Ukraine is actually doing better than before 2013 (in political sense, whatever happens on its territory is horrible) since the war forged and tempered the national identity (many nations really started to exist only after a freedom war). It also showed what the real enemy is and that Ukraine should purge remains of communist and russian culture (after all, if one of the first things the invaders do is reinstating Lenin monuments that means it’s that’s how they mark their territory and all such markers should be removed from the territory not belonging to them—along with their dead bodies if required). Actually starting from about 2018 a lot of people were tired of frozen conflict and soon newly elected president Zelensky actually tried to downside army somewhat. And then russia accused Ukraine of trying to take occupied Ukrainian territories back and went to occupy even more of Ukrainian territories (and to prove that all ties with it should be severed). But unlike russia, Ukraine is built on traditions of people respecting freedom (maybe even too much, hence the saying that two Ukrainians would make three hetmans) and despite the lack of communications between the Ukrainian troops and their commanders in the first days of war they were able to act on their own. Such country deserves a future.

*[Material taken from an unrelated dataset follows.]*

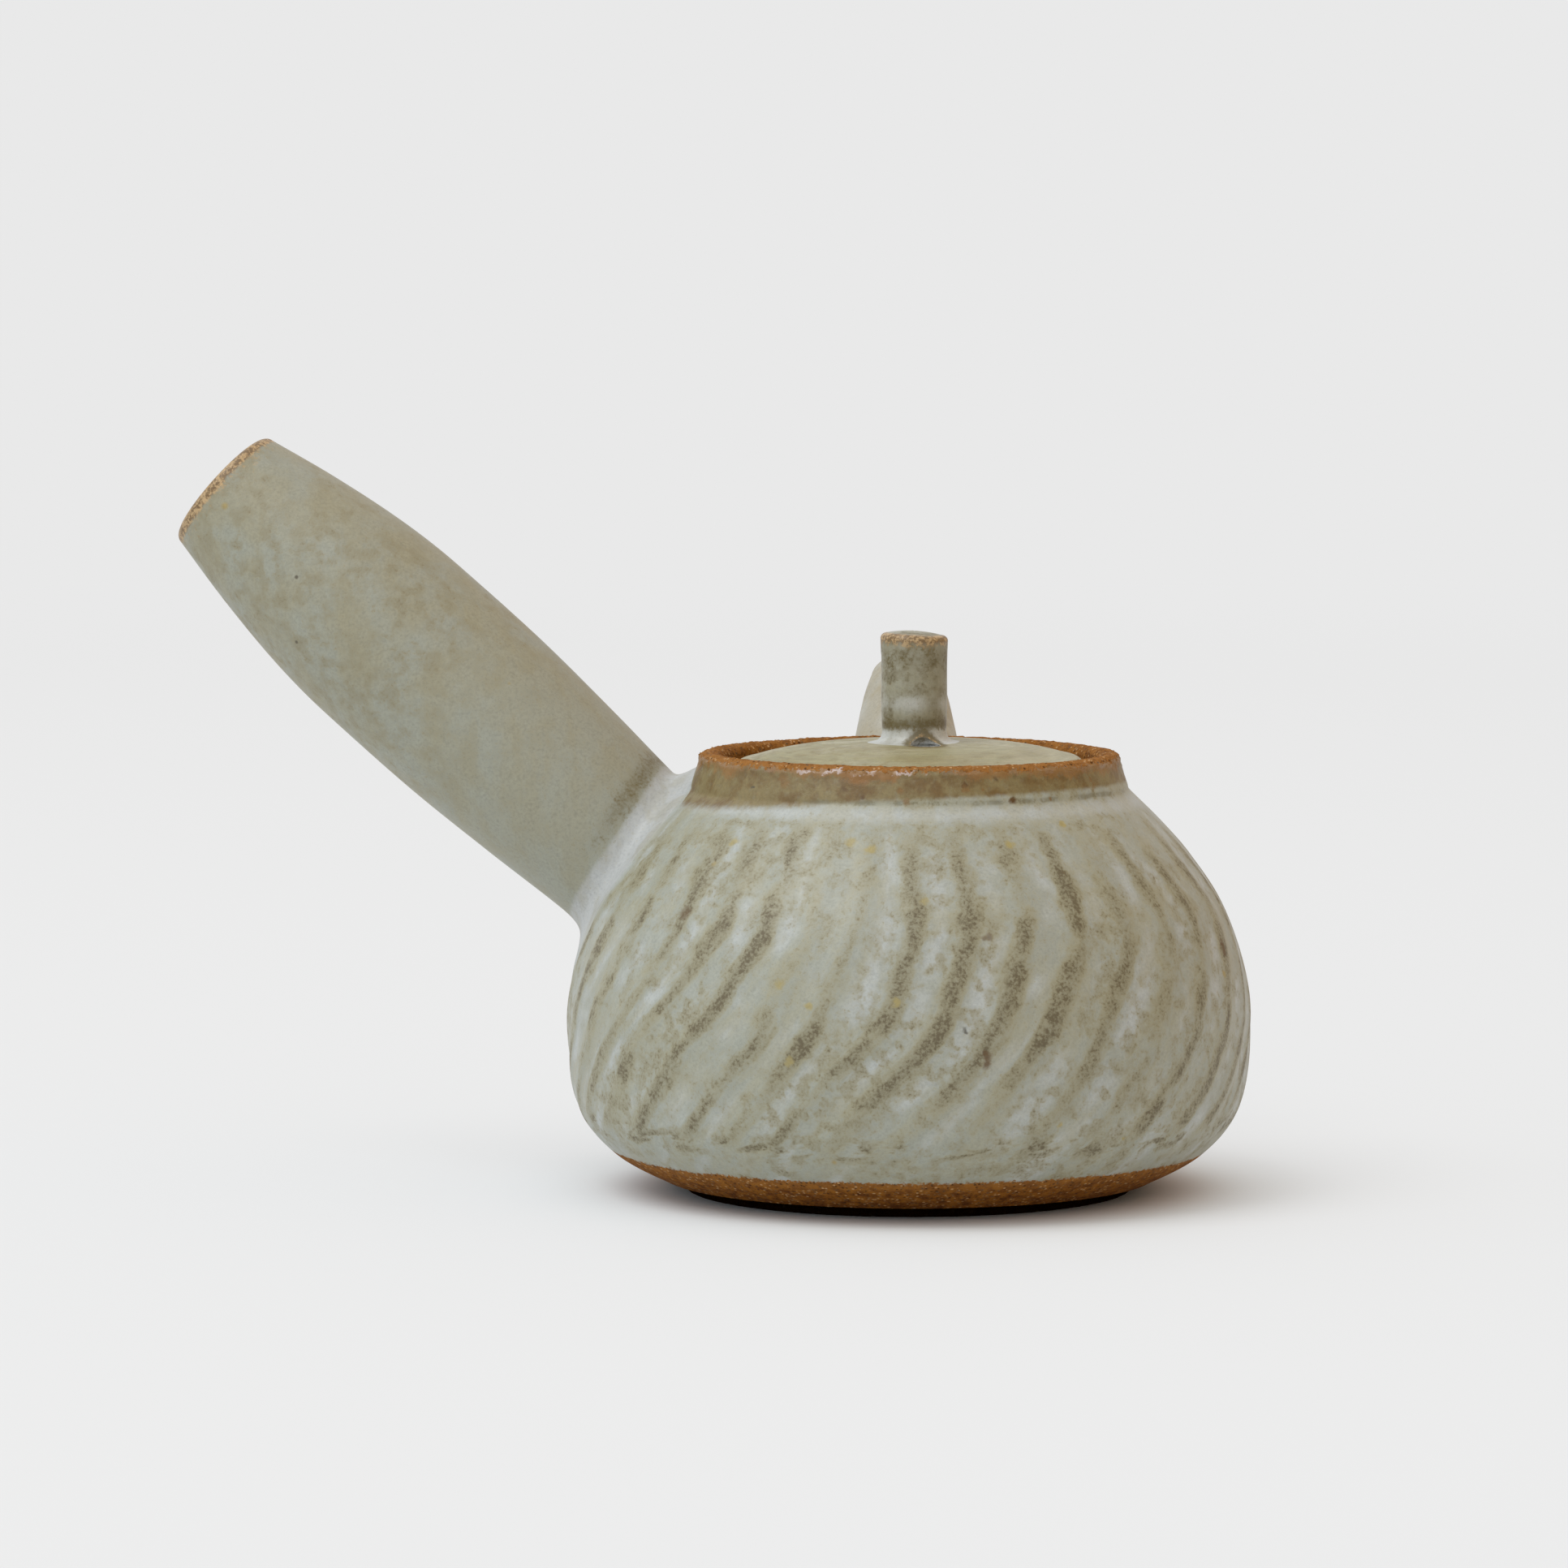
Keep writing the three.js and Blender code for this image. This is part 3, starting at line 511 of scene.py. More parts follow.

russia, on the other hand, has never been a democratic land. Kievan Rus’ had democracy, various Hanseatic league members (like Novgorod or Pskov republics) had democracy, even Golden Horde had some democracy. Suzdal principality (where Moscow was built and which later expanded into what we see now) preferred to follow East Roman Empire and to get rid of all possible freedoms. It conquered the aforementioned republics, it eliminated the right of serfs to change their landlord (they could do it once a year before late XVIth century but not in the following three hundred years). Later it conquered large territories and almost always changed the life there for the worse (after conquering Ukraine and part of Belarus it introduced serfdom there and also pale of settlement; whatever happened to Uzbekistan after it got conquered is a sad tale as well). There’s one characteristic feature there—russia preferred to turn its own territory into colonies as it was afraid to manage overseas colonies (that’s why Alaska and Fort Ross were sold to the USA, it’s probably the only case when russia ceded some of its territory voluntarily).

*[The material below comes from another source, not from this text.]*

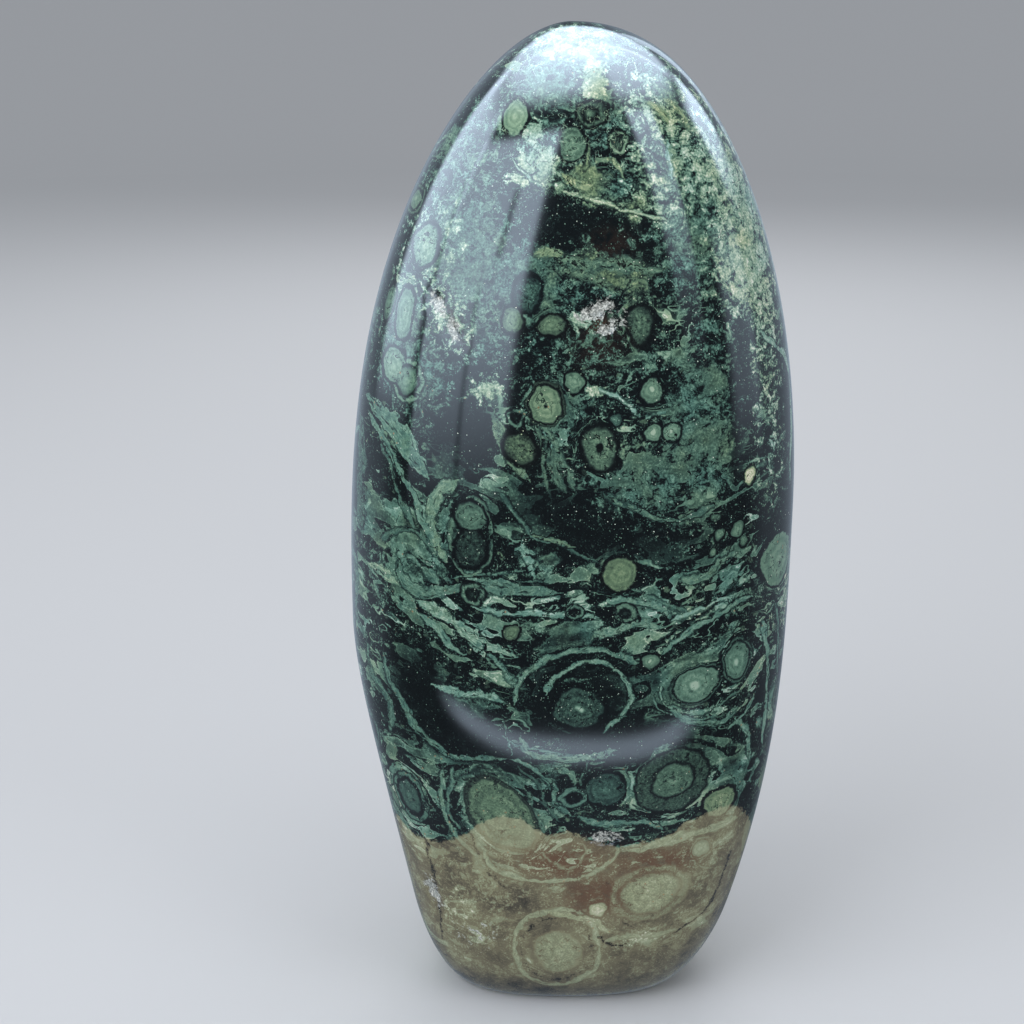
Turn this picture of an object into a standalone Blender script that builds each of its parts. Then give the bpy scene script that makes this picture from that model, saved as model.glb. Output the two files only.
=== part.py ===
"""A polished standing freeform of kambaba jasper, cut flat underneath.

The stone is one solid. Its outline is drawn by four flanks (left, right, front and back), each a
short formula with its own reach, and every level section is a superellipse through those flanks.
Metres, +Z up, +Y to the back, origin at the middle of the box's underside.
"""

import math
from dataclasses import dataclass

import bmesh
import bpy
from mathutils import Vector

MM = 0.001

# Driving dimensions, in millimetres
HEIGHT = 220.0
FOOT_TURN_HEIGHT = 22.0
FOOT_TURN_INSET = 7.5
FOOT_CUT = 0.6
TIP_RADIUS = 4.0
TIP_FADE = 9.0

# How gently the belly bends into the taper of the foot, as a share of the height below the widest level
BELLY_BEND = 0.2

# Squareness of the level sections: 2 is an ellipse, higher is flatter with tighter corners
FRONT_SQUARENESS = 2.6
BACK_SQUARENESS = 2.3

# How finely the solid is faceted, and how far the meridians crowd into the corners of a section
AROUND = 60
LEVELS = 38
CORNER_CROWDING = 0.08

STONE_NAME = "kambaba_jasper"
STONE_COLOUR = (0.018, 0.040, 0.030, 1.0)
STONE_ROUGHNESS = 0.12


@dataclass(frozen=True)
class Flank:
    """One side of the stone, as its distance from the axis at each height, in millimetres."""

    reach: float
    widest_at: float
    crown_power: float
    crown_root: float
    foot_reach: float
    belly_power: float

    def at(self, height: float) -> float:
        """Distance of the flank from the axis at a height above the base."""
        if height >= self.widest_at:
            rise = (height - self.widest_at) / (HEIGHT - self.widest_at)
            base = self.reach * max(0.0, 1.0 - rise**self.crown_power) ** (1.0 / self.crown_root)
        else:
            drop = (self.widest_at - height) / self.widest_at
            bent = math.hypot(drop, BELLY_BEND) - BELLY_BEND
            share = bent / (math.hypot(1.0, BELLY_BEND) - BELLY_BEND)
            base = self.foot_reach + (self.reach - self.foot_reach) * (1.0 - share**self.belly_power)
        return math.sqrt(base**2 + self._tip(height)) - self._foot_turn(height)

    @staticmethod
    def _tip(height: float) -> float:
        """Extra squared reach that rounds the very top."""
        below = HEIGHT - height
        return 2.0 * TIP_RADIUS * below * math.exp(-below / TIP_FADE)

    @staticmethod
    def _foot_turn(height: float) -> float:
        """How far the polished foot has turned in above the saw cut."""
        left = max(0.0, 1.0 - (height + FOOT_CUT) / (FOOT_TURN_HEIGHT + FOOT_CUT))
        return FOOT_TURN_INSET * (1.0 - math.sqrt(max(0.0, 1.0 - left**2)))


LEFT = Flank(47.8, 93.0, 2.6, 1.55, 30.8, 0.95)
RIGHT = Flank(49.5, 118.0, 2.05, 2.15, 32.0, 2.15)
FRONT = Flank(33.0, 92.0, 2.5, 1.9, 21.0, 1.4)
BACK = Flank(34.0, 98.0, 2.4, 1.9, 25.0, 1.4)


def surface_point(height: float, angle: float) -> Vector:
    """A point of the stone's skin, in millimetres, at a height and an angle round the axis."""
    left, right = LEFT.at(height), RIGHT.at(height)
    across, along = math.cos(angle), math.sin(angle)
    depth = BACK.at(height) if along > 0 else FRONT.at(height)
    power = 2.0 / (BACK_SQUARENESS if along > 0 else FRONT_SQUARENESS)
    x = (right - left) / 2 + (right + left) / 2 * math.copysign(abs(across) ** power, across)
    y = depth * math.copysign(abs(along) ** power, along)
    return Vector((x, y, height))


def section_angle(step: int) -> float:
    """Angle of one meridian, spread so that points are even along a squarish section."""
    turn = 2.0 * math.pi * step / AROUND
    return turn - CORNER_CROWDING * math.sin(4.0 * turn)


def level_heights() -> list[float]:
    """Heights of the level rings from the base upward, closer together at the foot and the tip."""
    spread = [0.5 - 0.5 * math.cos(math.pi * level / LEVELS) for level in range(LEVELS)]
    return [HEIGHT * share for share in spread]


def box_centre() -> Vector:
    """Middle of the stone's plan, which is moved onto the origin."""
    ring = [surface_point(h, section_angle(s)) for h in level_heights() for s in range(AROUND)]
    xs, ys = [p.x for p in ring], [p.y for p in ring]
    return Vector(((min(xs) + max(xs)) / 2, (min(ys) + max(ys)) / 2, 0.0))


def build_stone() -> bpy.types.Object:
    """Builds the stone by lofting its level rings, closing the tip and filling the sawn base."""
    centre = box_centre()
    mesh = bmesh.new()
    rings = []
    for height in level_heights():
        points = [(surface_point(height, section_angle(s)) - centre) * MM for s in range(AROUND)]
        rings.append([mesh.verts.new(point) for point in points])
    for low, high in zip(rings, rings[1:]):
        for step in range(AROUND):
            after = (step + 1) % AROUND
            mesh.faces.new((low[step], low[after], high[after], high[step]))
    tip = mesh.verts.new((Vector((0.0, 0.0, HEIGHT)) - centre) * MM)
    for step in range(AROUND):
        mesh.faces.new((rings[-1][step], rings[-1][(step + 1) % AROUND], tip))
    mesh.faces.new(list(reversed(rings[0])))
    bmesh.ops.triangulate(mesh, faces=[face for face in mesh.faces if len(face.verts) > 4])
    data = bpy.data.meshes.new(STONE_NAME)
    mesh.to_mesh(data)
    mesh.free()
    data.shade_smooth()
    data.set_sharp_from_angle(angle=math.radians(40.0))
    stone = bpy.data.objects.new(STONE_NAME, data)
    bpy.context.scene.collection.objects.link(stone)
    return stone


def stone_material() -> bpy.types.Material:
    """Polished green-black stone."""
    material = bpy.data.materials.new("polished_kambaba")
    material.use_nodes = True
    shader = material.node_tree.nodes["Principled BSDF"]
    shader.inputs["Base Color"].default_value = STONE_COLOUR
    shader.inputs["Roughness"].default_value = STONE_ROUGHNESS
    shader.inputs["Metallic"].default_value = 0.0
    return material


def main() -> None:
    """Clears the scene and builds the stone with its finish."""
    for thing in list(bpy.data.objects):
        bpy.data.objects.remove(thing, do_unlink=True)
    stone = build_stone()
    stone.data.materials.append(stone_material())


main()
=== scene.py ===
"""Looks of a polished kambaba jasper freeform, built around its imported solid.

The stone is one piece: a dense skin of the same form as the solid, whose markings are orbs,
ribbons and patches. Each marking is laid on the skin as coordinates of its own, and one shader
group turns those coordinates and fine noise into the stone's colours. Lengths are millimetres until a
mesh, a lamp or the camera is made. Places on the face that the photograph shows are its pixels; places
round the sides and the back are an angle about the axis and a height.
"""

import logging
import math
import random
from dataclasses import dataclass, field
from enum import Enum
from functools import cached_property
from typing import Union

import bpy
import numpy as np
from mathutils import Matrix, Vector
from mathutils.bvhtree import BVHTree


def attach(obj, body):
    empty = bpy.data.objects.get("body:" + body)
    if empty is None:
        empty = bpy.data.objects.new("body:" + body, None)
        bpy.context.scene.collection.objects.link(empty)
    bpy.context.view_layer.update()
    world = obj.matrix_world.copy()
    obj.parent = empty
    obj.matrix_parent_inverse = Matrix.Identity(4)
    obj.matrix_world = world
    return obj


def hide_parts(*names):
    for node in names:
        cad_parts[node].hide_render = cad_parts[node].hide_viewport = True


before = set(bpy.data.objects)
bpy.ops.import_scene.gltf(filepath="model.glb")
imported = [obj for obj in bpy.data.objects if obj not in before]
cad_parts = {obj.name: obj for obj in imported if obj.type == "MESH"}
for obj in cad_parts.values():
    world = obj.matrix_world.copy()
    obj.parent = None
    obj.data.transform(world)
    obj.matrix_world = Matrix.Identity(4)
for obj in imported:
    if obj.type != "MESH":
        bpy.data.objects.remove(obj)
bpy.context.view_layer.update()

MM = 0.001
NODE = "kambaba_jasper"
BODY = "root"
log = logging.getLogger("kambaba")


# Form of the stone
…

When this rather inhuman regime was replaced with another one in 1917, not many things have changed. There was just one party in the country and you had to belong to it to make any career, there was propiska system where you essentially had to obtain a permit before you could move somewhere and at collective farms (before 1950s IIRC) you had to obtain a permit from the head of that collective farm in order to get an internal passport so you could get propiska and move to a town. As for the politics, there was “the bloc of communists and non-partisans” which created a term “Soviet choice” where you can freely choose from one thing. And all unpopular measures (like rising prices) were provided under the pretext that the working class had asked for it themselves.

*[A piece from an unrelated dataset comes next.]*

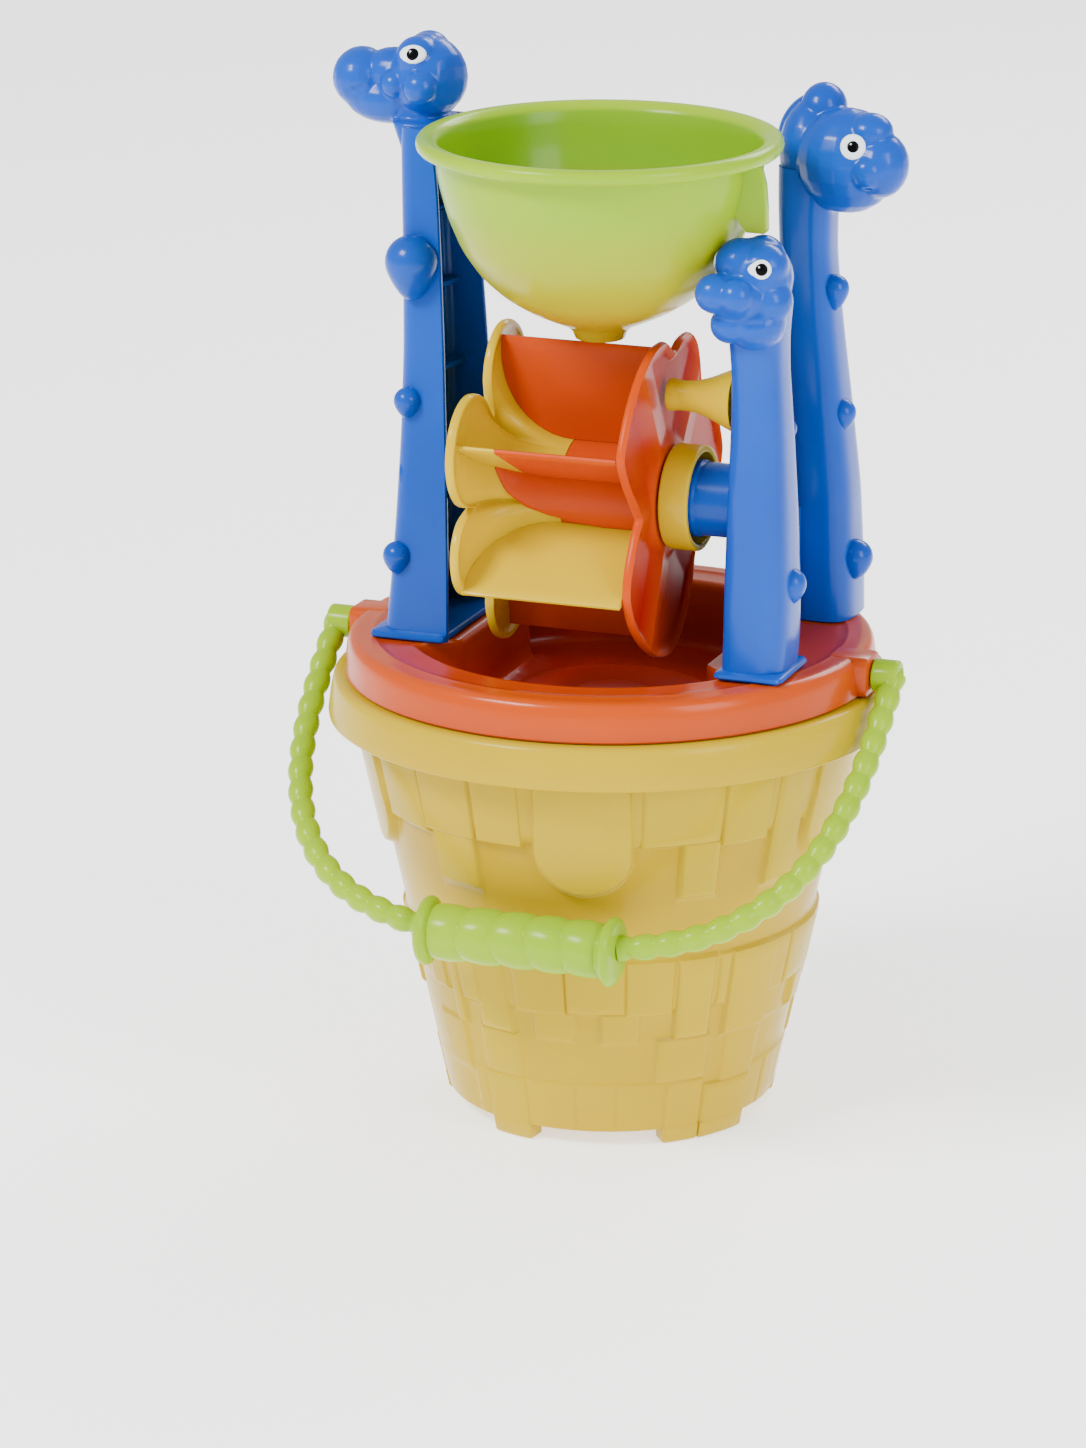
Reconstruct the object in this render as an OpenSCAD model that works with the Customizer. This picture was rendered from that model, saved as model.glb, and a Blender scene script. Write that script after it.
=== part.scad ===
// Sand wheel toy: a castle bucket, a catch tray with neck shaped supports, a paddle wheel, a funnel and a bail.
// Millimetres. Origin on the ground at the centre of the bucket, +Z up, axle along X, front towards -Y.

/* [Bucket] */
// Outer diameter of the rim
rim_d = 200; // [190:1:220]
// Height of the rim's top above the ground
bucket_h = 159; // [140:1:180]
// Outer diameter of the wall at the floor
base_d = 116; // [100:1:124]
// How far the rim stands out from the plain wall
rim_out = 8.7; // [7.7:0.1:12]
// Thickness of the bucket's wall and floor
bucket_wall = 2.4; // [1.6:0.1:3.2]
// Height of the turned-down rim band
rim_h = 15; // [8:0.5:22]
// How much the rim band draws in towards its top
rim_draft = 3; // [1:0.5:4]
// Number of feet
foot_count = 5; // [3:1:8]
// Height of the feet
foot_h = 6; // [3:0.5:10]
// Angle that one foot covers
foot_angle = 24; // [12:1:36]
// How far each tier of the castle relief stands out
relief = 1.5; // [0.6:0.1:2]
// Number of battlements round the lower tier
merlon_count = 10; // [5:1:12]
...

So what followed this nice country? Something not that different: the first president of RSFSR co-signed a treaty that dissolved Soviet Union, became the first president of russia and remained at that post until 2000 when he essentially transferred it to the appointed heir. One could argue it was a democratic time when there were more or less free elections but during that time the democracy was destroyed too, mostly under the pretext that if you give people a right to choose then communists will return to power and nobody wants that. So they moved from the usual trickery with rigged voting to getting oligarchs’ support by giving them away state property (essentially the Central Bank decided to store state money in various private banks belonging to certain people who used that money to buy state property or to get it as a collateral for credits they gave to the state with the state money they got) and essentially taming the opposition making it official (unlike USA where two major parties sometimes change positions, in russia the official opposition always remains the official opposition but always votes in favour of the legislation that the dictator or his people tells them to vote for; it got especially obvious in the last decade let alone this year). So when Yeltsin decided to retire, he tried to ensure that he and his Family (daughter, son-in-law and couple of oligarchs around them) remain unpunished, so he appointed a certain guy and oligarchs (who owned all media) ensured that he was elected. Thus an even sadder part of their history began.

The reign of the current dictator started with the Second Chechen War which was won by wiping all what they could. One of the remarkable things at that time was FSB fabricating terrorist acts itself (either to shift blame to Chechen terrorists or to report some cases they managed to “prevent”). One such case got nicknamed “Ryazan’ sugar” after FSB agents leaving a sack of “sugar” in a basement of one living building in Ryazan’. Nobody got punished for that and it set the tone for all the following events (both committing war crimes and blaming them on the others and not punishing underlings for neither failures nor crimes, because that would be treated as a sign of weakness before public. Very democratic). And that’s how it ended in the current state where everybody lies to cover the failures and nobody gets punished for it (essentially only disloyalty gets punished).

This system can exist only in an environment rich of resources where you can waste most of them (because corruption will eat most of it) and yet what remains is enough to sustain the lavish lifestyle of the elites and there’s something for the common folk as well. But they decided to start a way which has cut their income significantly and caused an internal struggle for the dwindling resources (just search the news for how many top managers of large russian companies have died recently), the common folk is ignored as it always has been. So how it can end for them? I see three alternatives (not counting the MAD one): russia dissolves further into smaller states that might not become better but at least they can be forgotten about; russia becomes yet another North Korea—a Chinese colony where almost everything belong to the state (and to the army), everybody works for peanuts, they blame America for their bad life and they do not see or desire any other way of living; or russia might remain a terrorist state like any such state around Israel that russia is friends with—in this case Ukrainian live will be rather similar to Israeli one with regular attacks that are mostly annoying and show their hate. In either case I don’t see it winning since you can’t win by constantly lying to yourself. And showing that how little you honour any agreement as soon as it stops benefiting you is not a good way to make businesses work with you (China does the same thing but it does it much smarter and using point strikes, so it gets a pass for now).

To summarise my long incoherent ramblings in one sentence, this war shows that not all democratic regimes are really democratic and that almost all of the regimes are holding fine except for the one built on lies and incompetency. I expect it to fall apart suddenly, the same way as its predecessor did (even if the war was cold back then).